I'm not an expert on low shear/high CAPE setups, but a few thoughts:
There seems to be a misconception that some of the most historic violent tornadoes have occurred in an environment with extreme instability and little to no shear. This is not completely true. It is fairly common to hear about strong/violent tornadoes in a "
high CAPE/low shear" environment, but by low shear, we're still generally talking about at least marginally favorable shear for supercells.
I looked at NARR data for the Jarrell, TX tornado event and while shear was not overly impressive, it wasn't "next to no[ne]."
As a general rule, I like the benchmark of 30 knots of deep layer shear for supercells. It's hard to get them with less than 30 knots of shear and I would consider 30-35 knots marginally favorable.
The NARR data suggests that 0-6km shear was in the 30-35 knot range around Jarrell between 18z 5/27/97 and 00z 5/28/97. We don't have the resolution to see if shear was even more substantial on the smaller scale. Note that mesoscale boundaries can and often do enhance shear on smaller scales than mesoscale.
Now, it is true that large buoyancy can make up for marginal shear, but storms can't make their own shear if there's little or no shear to work with, at least not beyond a brief pulse, meaning, not for an extended period of time. Think pulse/mult-cell convection. Long-track and long-lived supercells/tornadoes are usually associated with substantial deep layer shear, and/or a boundary that a storm can ride along. Pulse/multi-cell convection can occasionally produce briefly large hail, especially if there is strong/extreme instability in place.

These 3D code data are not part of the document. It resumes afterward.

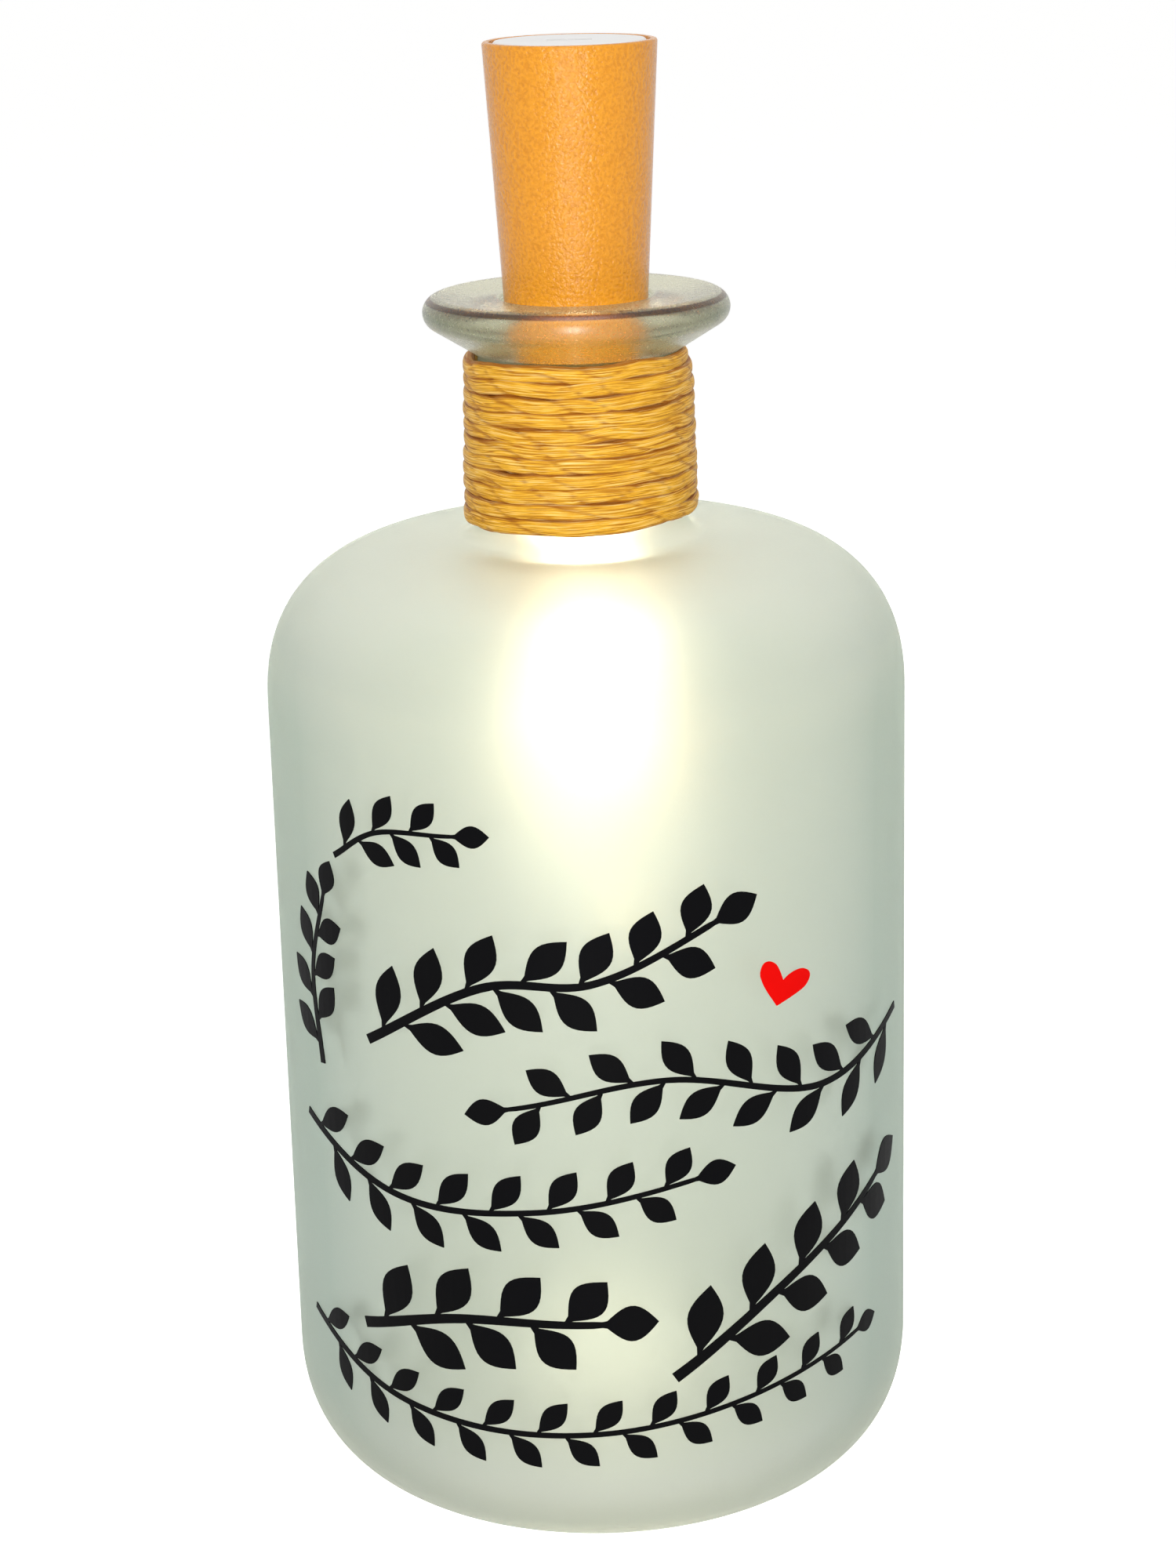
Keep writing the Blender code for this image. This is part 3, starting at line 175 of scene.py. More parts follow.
# Light string: 0.74 m of enamelled twin wire, twisted, that comes out of the stopper's seal and is
# folded into a hank, so that its fifteen lights sit close together under the neck.
WIRE_DIAMETER = 0.8 * MM
WIRE_TWIST = 5.0 * MM
WIRE_CORNERS = 10
WIRE_FLATNESS = 0.58
WIRE_STEP = 0.5 * MM
CURVE_STEPS = 12
HANK_LOOPS = 7.25
HANK_POINTS = 24
HANK_CLIMB_TURNS = 0.25
HANK_FOLD_RADIUS = 2.4 * MM
HANK_LOOP_STEP = 1.44 * MM
HANK_LAYER_STEP = 1.3 * MM
HANK_WAIST = 0.85
HANK_MIDDLE = 114.5 * MM
HANK_RUN_LENGTH = 33.0 * MM
LEAD_POINTS = (
    (0.0, 0.0, 142.9), (0.1, -0.05, 141.1), (1.3, -0.2, 139.2), (4.2, -0.4, 137.6),
    (6.6, -0.6, 135.2), (7.4, -0.65, 132.9), (7.44, -0.65, 131.3),
)
TAIL_POINTS = (
    (7.44, 0.65, 97.7), (7.4, 0.65, 95.7), (6.9, 0.6, 91.5), (5.6, 0.5, 86.0), (4.6, 0.4, 80.5),
    (4.4, 0.4, 77.0),
)


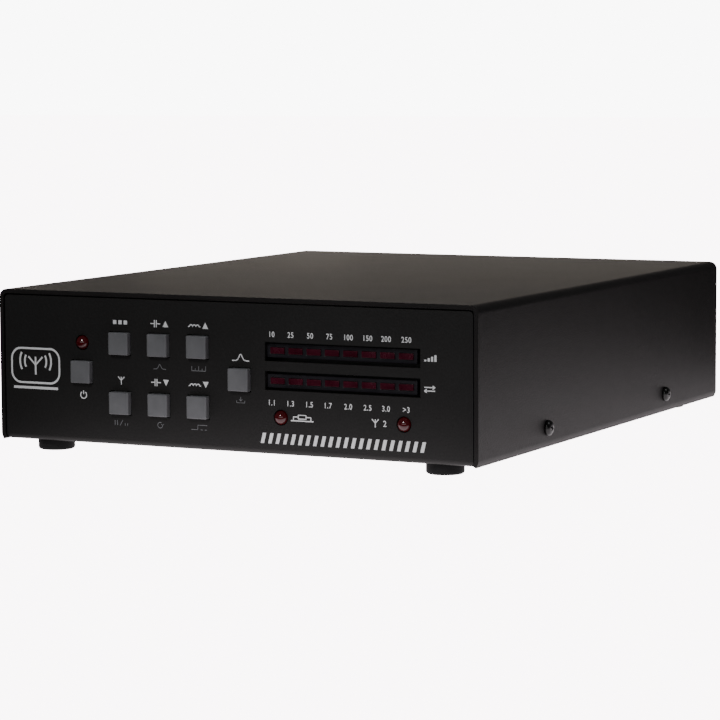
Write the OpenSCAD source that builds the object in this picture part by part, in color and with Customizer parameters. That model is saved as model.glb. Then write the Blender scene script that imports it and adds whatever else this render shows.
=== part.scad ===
/* [Case] */
// Outer width of the cover
case_w = 190; // [180:1:260]
// Depth of the cover, front edge to rear edge
case_d = 233; // [215:1:300]
// Height from the underside of the chassis to the top of the cover
case_h = 54.4; // [53.4:0.2:80]
// Thickness of the cover sheet
cover_t = 1.6; // [1:0.1:2]
// Inner radius of the cover's two long bends
cover_bend_r = 1.4; // [0.6:0.1:4]
// How far the cover's lower edges curl in under the chassis bends
cover_curl_in = 0.9; // [0.2:0.1:1.2]
// Height over which that curl happens
cover_curl_h = 1.8; // [1:0.1:3]
// How far the cover's lower edges hang below the chassis
cover_overhang = 0.3; // [0.1:0.1:1]
// Thickness of the chassis sheet
chassis_t = 1.6; // [1:0.1:2]
// Inner radius of the chassis bends
chassis_bend_r = 0.4; // [0.2:0.1:1.5]
// How far the end panels sit back from the cover's edges
panel_recess = 0.4; // [0:0.1:3]
// Gap between an end panel and the cover around it
panel_gap = 0.5; // [0.2:0.1:1.5]
// Radius of the end panels' corners
panel_corner_r = 1.5; // [0.5:0.1:4]
// Height of the chassis's side flanges
flange_h = 13; // [10:0.5:20]
// Gap between a side flange and the cover
flange_gap = 0.15; // [0.1:0.05:0.4]
// Distance from an end panel to the start of a side flange
flange_inset = 8; // [4:1:20]

/* [Feet] */
// Diameter of a rubber foot
foot_d = 12.7; // [8:0.1:20]
// Height of a rubber foot
foot_h = 4.1; // [2:0.1:10]
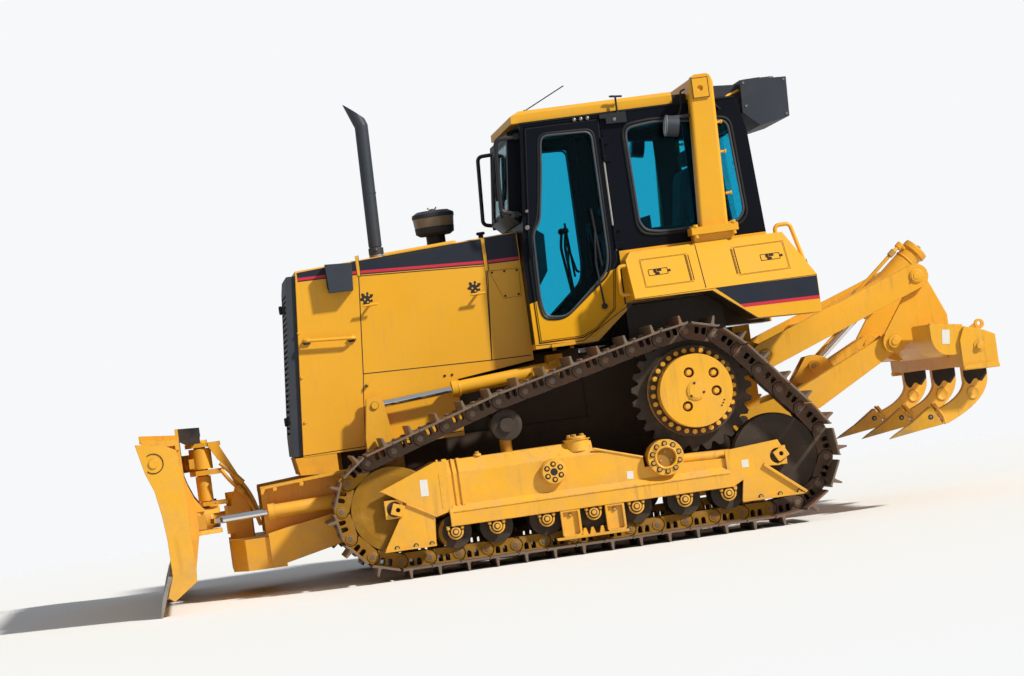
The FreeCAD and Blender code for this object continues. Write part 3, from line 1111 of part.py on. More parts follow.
def upper_link():
    """Upper ripper link: two side plates outside the carriage, a cross tube and the cylinder's trunnion."""
    inner = CARRIAGE_IN + CARRIAGE_THICK + SIDE_GAP
    outer = inner + 44
    side = fuse([
        plate(link_outline(UPPER_FRONT, UPPER_REAR, 92, 84), inner, outer),
        cross_pin(UPPER_FRONT, inner, outer, 92), cross_pin(UPPER_REAR, inner, outer, 84)])
    side = side.cut([cross_pin(UPPER_FRONT, inner - 1, outer + 1, PIN_R + PIN_FIT),
                     cross_pin(UPPER_REAR, inner - 1, outer + 1, PIN_R + PIN_FIT)])
    # The cross tube lies well ahead of the trunnion, clear of the rod, and carries its two cheeks
    spot = toward(UPPER_FRONT, UPPER_REAR, 420)
    beam = rod((spot[0], -inner - 5, spot[1]), (spot[0], inner + 5, spot[1]), 55)
    cheek = fuse([
        plate([(spot[0] - 10, spot[1] + 60), (RIP_TRUNNION[0] + 30, RIP_TRUNNION[1] + 78),
               (RIP_TRUNNION[0] - 60, RIP_TRUNNION[1] + 55), (RIP_TRUNNION[0] - 60, RIP_TRUNNION[1] - 60),
               (spot[0] - 10, spot[1] - 60)], 112, 152),
        cross_pin(RIP_TRUNNION, 112, 152, 82)])
    cheek = cheek.cut(cross_pin(RIP_TRUNNION, 111, 153, 40 + PIN_FIT))
    return fuse(both(side) + [beam] + both(cheek))


def lower_link():
    """Lower ripper link: two box arms inside the carriage plates, a cross plate and the cylinder bracket."""
    inner = CASE_REAR_HALF + 30
    outer = CARRIAGE_IN - SIDE_GAP
    arm = plate([
        (LOWER_REAR[0] + 10, LOWER_REAR[1] + 70), (-799, 858), (LOWER_FRONT[0] - 100, 790), (LOWER_FRONT[0], 780),
        (LOWER_FRONT[0] + 30, 640), (LOWER_FRONT[0] - 200, 640), (-949, 720), (LOWER_REAR[0] + 10, LOWER_REAR[1] - 80)],
        inner, outer)
    side = fuse([arm, cross_pin(LOWER_REAR, inner, outer, 74), cross_pin(LOWER_FRONT, inner, outer, 80)])
    side = side.cut([cross_pin(LOWER_REAR, inner - 1, outer + 1, PIN_R + PIN_FIT),
                     cross_pin(LOWER_FRONT, inner - 1, outer + 1, PIN_R + PIN_FIT)])
    cross = plate([(-790, 850), (-900, 900), (-960, 760), (-850, 700)], -inner - 5, inner + 5)
    bracket = [(-962, 1078), (-1030, 1086), (-1100, 1060), (-1158, 985), (-950, 790), (-850, 780), (-835, 900)]
    ears = [plate(bracket, y, y + 28) for y in (-78, 50)]
    pieces = both(side) + [cross] + ears
    for y in (-104, 78):
        pieces.append(cross_pin(RIP_CYL_PIN, y, y + 26, 34))
    return fuse(pieces)


def carriage():
    """Ripper carriage: two side plates, cross beam with shank pockets and end plates."""
    inner = CARRIAGE_IN
    outer = CARRIAGE_IN + CARRIAGE_THICK
    plate_side = fuse([
        plate([
            (UPPER_REAR[0] + 30, UPPER_REAR[1] + 62), (UPPER_REAR[0] - 50, UPPER_REAR[1] + 52), (-1777, 1545),
            (-1903, 1238), (-1903, 1120), (-1690, 1120), (LOWER_REAR[0] - 40, LOWER_REAR[1] - 60),
            (LOWER_REAR[0] + 50, LOWER_REAR[1] - 40), (LOWER_REAR[0] + 60, LOWER_REAR[1] + 60),
            (UPPER_REAR[0] + 62, UPPER_REAR[1] - 80)], inner, outer),
        cross_pin(LOWER_REAR, inner, outer, 78), cross_pin(UPPER_REAR, inner, outer, 78)])
    upper_pin = cross_pin(UPPER_REAR, inner, outer + SIDE_GAP + 44 + 12, PIN_R)
    lower_pin = cross_pin(LOWER_REAR, CASE_REAR_HALF + 22, outer + 8, PIN_R)
    beam = plate([
        (BEAM_REAR_X + 10, 860), (BEAM_REAR_X + 2, 1055), (-1990, 1090), (-1858, 1134), (-1816, 1056), (-1816, 872)],
        -BEAM_HALF + 24, BEAM_HALF - 24)
    swell = plate([
        (-1860, 1132), (-1715, 1150), (-1704, 1090), (-1722, 1032), (-1754, 986), (-1800, 950), (-1860, 936)], -714, 714)
    shanks_hole = [box(BEAM_REAR_X - 5 + 45, -1838, y - SHANK_THICK / 2 - SEAM, y + SHANK_THICK / 2 + SEAM, 800, 1200)
                   for y in SHANK_Y]
    end = plate([(BEAM_REAR_X, 840), (BEAM_REAR_X, 1060), (-1990, 1096), (-1854, 1138), (-1815, 1050), (-1815, 845)],
                BEAM_HALF - 26, BEAM_HALF)
    gusset = plate([
        (-1715, 1190), (-1932, 1150), (-1940, 960), (-1850, 930), (-1760, 960), (-1716, 1050)], 690, 716)
    lugs = [plate([(-1960, 1085), (-2050, 1060), (-2040, 1120), (-2010, 1150), (-1975, 1130)], y - 12, y + 12)
            for y in (-760, 760)]
    pieces = both(plate_side) + both(upper_pin) + both(lower_pin) + [cut(beam, shanks_hole)]
    pieces += [cut(swell, shanks_hole)] + both(end) + both(gusset) + lugs
    return fuse(pieces)


def shank():
    """One curved ripper shank with its pointed tip."""
    a = SHANK_THICK / 2
    top = 1175
    arc_front = Part.Arc(Vector(-1847, 0, 760), Vector(-1772, 0, 668), Vector(-1610, 0, 600)).toShape()
    arc_rear = Part.Arc(Vector(-1697, 0, 508), Vector(-1930, 0, 640), Vector(-2010, 0, 800)).toShape()
    edges = [
        Part.LineSegment(Vector(-2010, 0, 800), Vector(-2010, 0, top)).toShape(),
        Part.LineSegment(Vector(-2010, 0, top), Vector(-1847, 0, top)).toShape(),
        Part.LineSegment(Vector(-1847, 0, top), Vector(-1847, 0, 760)).toShape(),
        arc_front,
        Part.LineSegment(Vector(-1610, 0, 600), Vector(-1697, 0, 508)).toShape(),
        arc_rear]
    face = Part.Face(Part.Wire(Part.__sortEdges__(edges)))
    blade = face.extrude(Vector(0, SHANK_THICK, 0))
    blade.translate(Vector(0, -a, 0))
    tip = plate([(-1600, 632), (-1660, 508), (-1296, 456), (-1450, 536)], -a - 14, a + 14)
    return fuse([blade, tip])


def shanks():
    one = shank()
    placed = []
    for y in SHANK_Y:
        copy = one.copy()
        copy.translate(Vector(0, y, 0))
        placed.append(copy)
    return placed


def ripper_cylinder():
    """Single ripper cylinder: barrel hung in its trunnion, rod down to the lower link."""
    a = Vector(RIP_CYL_PIN[0], 0, RIP_CYL_PIN[1])
    t = Vector(RIP_TRUNNION[0], 0, RIP_TRUNNION[1])
    unit = (t - a).normalize()
    reach = (t - a).Length
    start = reach - 210
    end = reach + 400
    barrel = Part.makeCylinder(78, end - start, a + unit * start, unit)
    barrel = barrel.cut(Part.makeCylinder(62, end - start - 60, a + unit * (start + 20), unit))
    barrel = barrel.cut(Part.makeCylinder(34 + PIN_FIT, 60, a + unit * (start - 10), unit))
    cap = Part.makeCylinder(88, 40, a + unit * (end - 40), unit)
    collar = Part.makeCylinder(92, 110, t - unit * 55, unit).cut(Part.makeCylinder(70, 130, t - unit * 65, unit))
    arms = cross_pin(RIP_TRUNNION, -158, 158, 40).cut(Part.makeCylinder(64, 200, t - unit * 100, unit))
    body = fuse([barrel, cap, collar, arms])
    shaft = Part.makeCylinder(34, start + 130 - 20, a + unit * 20, unit)
    eye = Part.makeCylinder(58, 84, a - Vector(0, 42, 0), Vector(0, 1, 0))
    return body, fuse([shaft, eye])


def main():
    os.makedirs(OUT, exist_ok=True)
    save("main_frame", main_frame())
    save("engine_block", engine())
    save("rear_case", rear_case())
    save("hood", hood())
    save("grille", grille())
    panel = plate(PANEL, HOOD_HALF - HOOD_WALL, HOOD_HALF)
    save_pair("side_panel", panel)
    save("exhaust_stack", stack())
    save("precleaner", cleaner())
    save("cab_floor", cab_tub())
    save("cab_frame", cab_frame())
    save("cab_roof", cab_roof())
    save("cab_glass", cab_glass())
    save_pair("cab_door", door())
    save_pair("door_glass", door_glass())
    save("console", console() + seat_frame())
    save("seat", seat())
    save("fuel_tank", fuel_tank())
    save_pair("fender", fender())
    for name, front, rear, hinge in LIDS:
        save_pair("locker_lid_" + name, lid(front, rear, hinge))
    save("rollover_frame", rops())
    save("air_conditioner", air_box())
    save("work_lamps", lamps())
    save("grab_rails", rails())
    save_pair("track_frame", track_frame())
    save_pair("rollers", rollers())
    save_pair("sprocket", sprocket())
    save_pair("hub_cover", hub_cover())
    save_pair("track", track())
    save("c_frame", c_frame())
    save("blade_yoke", blade_yoke())
    save("moldboard", moldboard())
    save("cutting_edge", cutting_edge())
    barrel, shaft = lift_cylinder()
    save_pair("lift_barrel", barrel)
    save_pair("lift_rod", shaft)
    barrel, shaft = angle_cylinder()
    save_pair("angle_barrel", barrel)
    save_pair("angle_rod", shaft)
    barrel, shaft = tilt_cylinder()
    save("tilt_barrel", barrel)
    save("tilt_rod", shaft)
    save("ripper_upper_link", upper_link())
    save("ripper_lower_link", lower_link())
    save("ripper_carriage", carriage())
    save("ripper_shanks", shanks())
    barrel, shaft = ripper_cylinder()
    save("ripper_barrel", barrel)
    save("ripper_rod", shaft)


main()
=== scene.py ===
"""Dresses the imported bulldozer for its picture: finishes, track chains, trim, seat, light and camera.

The file is laid out as an add-on, one operator for each group of pieces, and is run as a script.
Places in the code are the design's own millimetres: X forward from the sprocket axle, Y to the
machine's left and Z up from the ground. place() turns them into the frame's metres.
"""
import json
import math

import bmesh
import bpy
from mathutils import Matrix, Vector
from mathutils.geometry import tessellate_polygon

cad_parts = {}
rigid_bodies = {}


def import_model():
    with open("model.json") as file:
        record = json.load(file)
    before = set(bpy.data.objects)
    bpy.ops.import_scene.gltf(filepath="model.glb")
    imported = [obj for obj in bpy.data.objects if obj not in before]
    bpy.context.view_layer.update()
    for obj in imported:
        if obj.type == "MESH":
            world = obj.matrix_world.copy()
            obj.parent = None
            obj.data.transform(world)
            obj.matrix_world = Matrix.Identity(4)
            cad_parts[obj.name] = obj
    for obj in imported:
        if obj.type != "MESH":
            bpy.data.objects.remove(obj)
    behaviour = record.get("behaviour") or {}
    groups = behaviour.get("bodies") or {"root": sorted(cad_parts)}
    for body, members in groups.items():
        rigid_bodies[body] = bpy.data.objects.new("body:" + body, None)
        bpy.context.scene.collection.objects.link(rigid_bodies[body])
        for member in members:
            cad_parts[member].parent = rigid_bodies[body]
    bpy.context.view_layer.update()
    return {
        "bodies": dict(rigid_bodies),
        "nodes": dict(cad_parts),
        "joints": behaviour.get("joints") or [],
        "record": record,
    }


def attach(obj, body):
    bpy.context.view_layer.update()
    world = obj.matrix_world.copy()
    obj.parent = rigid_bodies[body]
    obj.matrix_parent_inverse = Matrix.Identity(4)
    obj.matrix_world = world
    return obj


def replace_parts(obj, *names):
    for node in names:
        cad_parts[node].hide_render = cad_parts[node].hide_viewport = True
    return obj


bl_info = {
    "name": "Bulldozer dressing",
    "version": (1, 0, 0),
    "blender": (4, 5, 0),
    "location": "3D View > Sidebar > Bulldozer",
    "description": "Finishes, track chains, trim and studio for a packed bulldozer",
    "category": "Object",
}

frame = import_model()

# Driving sizes of the part, in millimetres
CENTRE_X = 812.0
TRACK_Y = 945.0
TRACK_HALF = 280.0
LINK_PITCH = 190.0
PIN_HEIGHT = 115.0
SHOE_FACE = 58.0
SHOE_ROOT = 46.0
RAIL_DEPTH = 51.0
GROUSER_TIP = 115.0
CHORD_DROP = 8.0
IDLERS_X = (2074.0, -486.0)
IDLER_Z = 460.0
CARRIER = (1262.0, 905.0, 103.0)
SPROCKET = (0.0, 960.0, 397.0)
ROLLER_X = (1696.0, 1421.0, 1090.0, 777.0, 491.0, 165.0, -130.0)
ROLLER_Z = 259.0
HOOD_Y = 510.0
DOOR_Y = 730.0
CAB_Y = 722.0
SIDES = (("left", 1), ("right", -1))

LOOKS = {}


def place(x, y, z):
    """A point of the design, in the frame's metres."""
    return Vector(((x - CENTRE_X) / 1000, y / 1000, z / 1000))


# Geometry by hand
def rounded(points, radius, steps=4):
    """The closed 2-D outline with each corner rounded."""
    out = []
    count = len(points)
    for i in range(count):
        corner = Vector(points[i])
        before = Vector(points[i - 1]) - corner
        after = Vector(points[(i + 1) % count]) - corner
        reach = min(radius, before.length * 0.45, after.length * 0.45)
        a = corner + before.normalized() * reach
        b = corner + after.normalized() * reach
        for k in range(steps + 1):
            t = k / steps
            p = a * (1 - t) ** 2 + corner * 2 * t * (1 - t) + b * t ** 2
            out.append((p.x, p.y))
    return out


def circle(x, z, radius, count=16, start=0.0, turn=360.0):
    """Points on a circle or, with less than a full turn, on an arc with both its ends."""
    full = turn >= 360.0
    steps = count if full else count - 1
    return [(x + radius * math.cos(math.radians(start + turn * k / steps)),
             z + radius * math.sin(math.radians(start + turn * k / steps))) for k in range(count)]


def smooth_path(points, bend, closed=False):
    """The 3-D polyline with its corners rounded."""
    points = [Vector(p) for p in points]
    count = len(points)
    out = []
    for i in range(count):
        if not closed and i in (0, count - 1):
            out.append(points[i])
            continue
        corner = points[i]
        before = points[i - 1] - corner
        after = points[(i + 1) % count] - corner
        reach = min(bend, before.length * 0.45, after.length * 0.45)
        a = corner + before.normalized() * reach
        b = corner + after.normalized() * reach
        for k in range(5):
            t = k / 4
            out.append(a * (1 - t) ** 2 + corner * 2 * t * (1 - t) + b * t ** 2)
    return out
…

Jarrell had a track length of approximately 5 miles. If we were talking about a much longer lived violent tornado in the presence of limited background shear, then it would be more noteworthy.
If you look at high resolution models, it is not uncommon for the HRRR, as an example, to blow up a small area of substantially stronger shear than the "area averaged" shear in proximity of a (forecast) supercell. I've noted this several times this year, especially across the High Plains and in areas in which directional shear is substantial, but deep layer shear is more marginal. This is why you can "cherry pick" a forecast sounding that is convectively contaminated and find parameters that are not representative of the larger scale environment. Even in these setups, high resolution models rarely predict sustained supercells in an environment where there is sub-marginal shear.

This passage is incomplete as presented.